Incidentally, the fact that we DO have Austen MSS proved especially problematic for her early, famous editor, Robert Chapman. The MSS of her juvenilia are – as anyone who has read them in print would expect – zany, quirky, quick-witted affairs, with significant emendation often designed to enhance the biting humour. The MSS of her later works – Sanditon in particular – are full of thick crossings out and what Chapman uneasily called ‘these coarse strokes’ of composition-in-progress. Austen (and not ‘Jane’ as so many critics patronisingly call her – we don’t call Dickens or Darwin ‘Charles’, after all) has a reputation – like Shakespeare – for never having blotted a line; her perfect, ladylike novels are meant to have flowed with perfect, ladylike speed from her perfect, ladylike pen.

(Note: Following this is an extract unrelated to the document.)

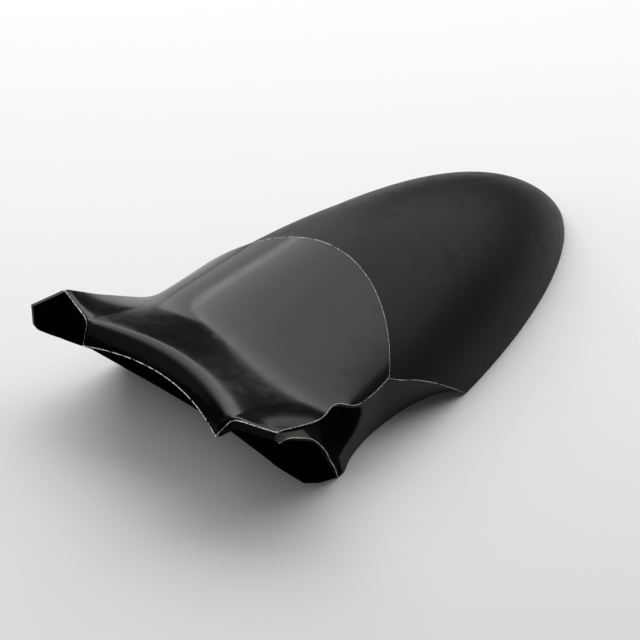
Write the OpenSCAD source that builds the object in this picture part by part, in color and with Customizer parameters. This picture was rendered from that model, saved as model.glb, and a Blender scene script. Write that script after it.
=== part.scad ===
// Rear fender of a motorcycle with a solo seat pan, one thin moulding of glass-fibre and black gelcoat.
// It rests on a floor on its trimmed lower edges. Front is -Y, the rider's left side is +X.
// Lengths along the part are measured back from the front edge of the seat arms.

/* [Moulding] */
// Thickness of the moulded skin
wall = 4; // [3:0.5:6]
// Depth of the cut face at the arm ends
arm_edge = 16; // [10:1:20]
// How far the rear edge of the seat pan stands above the fender skin on the centre line
seat_step = 1; // [0.5:0.25:2.5]
// How much more it stands above the skin at its right shoulder, and half as much at the left one
seat_shoulder = 5; // [3:0.5:6]

/* [Fender] */
// Distance from the arm ends back to the rear tip
tip_y = 733; // [680:1:800]
// Half width of the fender at the floor, at its widest
fender_half = 196; // [185:1:215]
// Height of the crown above the floor
crown_z = 152; // [140:1:165]
// Rise of the crown line behind the seat
crown_rise = 4; // [0:0.5:6]
// How much fuller the right side of the skin is behind the seat, and half as much the left side
skin_fullness = 5; // [0:0.5:6]
// Roundness of the cross-section at the seat, where 2 is an ellipse
front_power = 1.85; // [1.7:0.05:2]
// Roundness of the cross-section toward the tip
rear_power = 1.72; // [1.6:0.02:2]
// Height of the side arch, and the short lift that takes its edge up to the seat's corner
arch_z = 78; // [60:1:84]
arch_lift = 6; // [0:0.5:6]
// Distance from the arm ends back to the rear foot of the arch
arch_foot_y = 367; // [345:1:395]

/* [Seat] */
// Radius of the round step line behind the seat, seen from above
seat_r = 202; // [190:1:215]
// Distance from the arm ends back to the centre of the step line
seat_centre_y = 123; // [115:1:130]
// Half width of the seat pan at its waist
waist_half = 157; // [150:1:162]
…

Henry Austen himself began this myth, claiming that ‘everything came finished from her pen’; the 1886 Domest
ic Women’s Magazine praised her for the ‘perfection’ of her ready-made works, calling her an ‘angel’ who wrote ‘with a quill plucked from one of her own wings’. Even Miller, as late as 2003 – according to Professor Sutherland – ignores the MSS evidence of revision & development to describe Austen as having ‘absolute style’. She didn’t, of course; yet nobody goes quite as far as Chapman, the unhappy editor who – publishing Volume the First in 1933 disputed whether or not ‘such effusions ought to be published’ and regretted that the only sure means of prevention was ‘destruction’, a decision ‘which noone dared take’. Anyway, I digress (but seriously – if you ever get to hear Kathryn Sutherland talk on Austen, go. She’s amazing).
After the class, I headed over to the Bod. I have written elsewhere on this blog about Alan Bennett’s donation of his archives to the Bodleian, and it turns out that the official handing-over of the resources was or is today. Bennett fans, get to Oxford NOW. Without any advertising or supplementary information (because this is Oxford), the Bodleian has set up a free display of a handful of highlights of Bennett’s work, alongside relevant items from the pre-existing archives. I saw –
– a draft of Bennett’s 1990 adaptation of Grahame’s The Wind In The Willows, alongside Grahame’s original MS.
– a piece of the script from Bennett’s The Madness of King George, alongside (at this point my friend and I got slightly hysterical, such was the Bodleian’s showing-off) a 1788 letter regarding the real king’s real illness, and
– MOST EXCITINGLY OF ALL (if you’re me, or, y’know, a History Boys fan), a handwritten (very beautifully-written, I must say) page of Bennett’s notes on the scene between Posner and Hector, in which Posner recites Hardy’s ‘Drummer Hodge’. Opposite, you’ve guessed it, a page from the original poem.
– Completing the collection is a sheet from a more recent publication, Bennett’s The Uncommon Reader, indicating that Bennett was still working on a typewriter as late as last year, and a really crappy typewriter to boot.
I loved it. If you like Bennett, come to Oxford – the full collection won’t be available to researchers until well after 2010, but these highlights are definitely worth seeing. I asked one of the security guards if Bennett had been seen today. ‘I don’t know,’ she sighed, ‘they never tell us anything. Because of security. Of course, we are security. But they never tell us. They say, ‘oh, someone’s coming, something’s on display next week, but we don’t know when’ and then you get to work and find the Magna Carta‘s on display, thank you very much.’
*almost certainly not true, but they do have more than 9 million items, as well as huge college archives, and in any case I have disgusting Oxonian pride.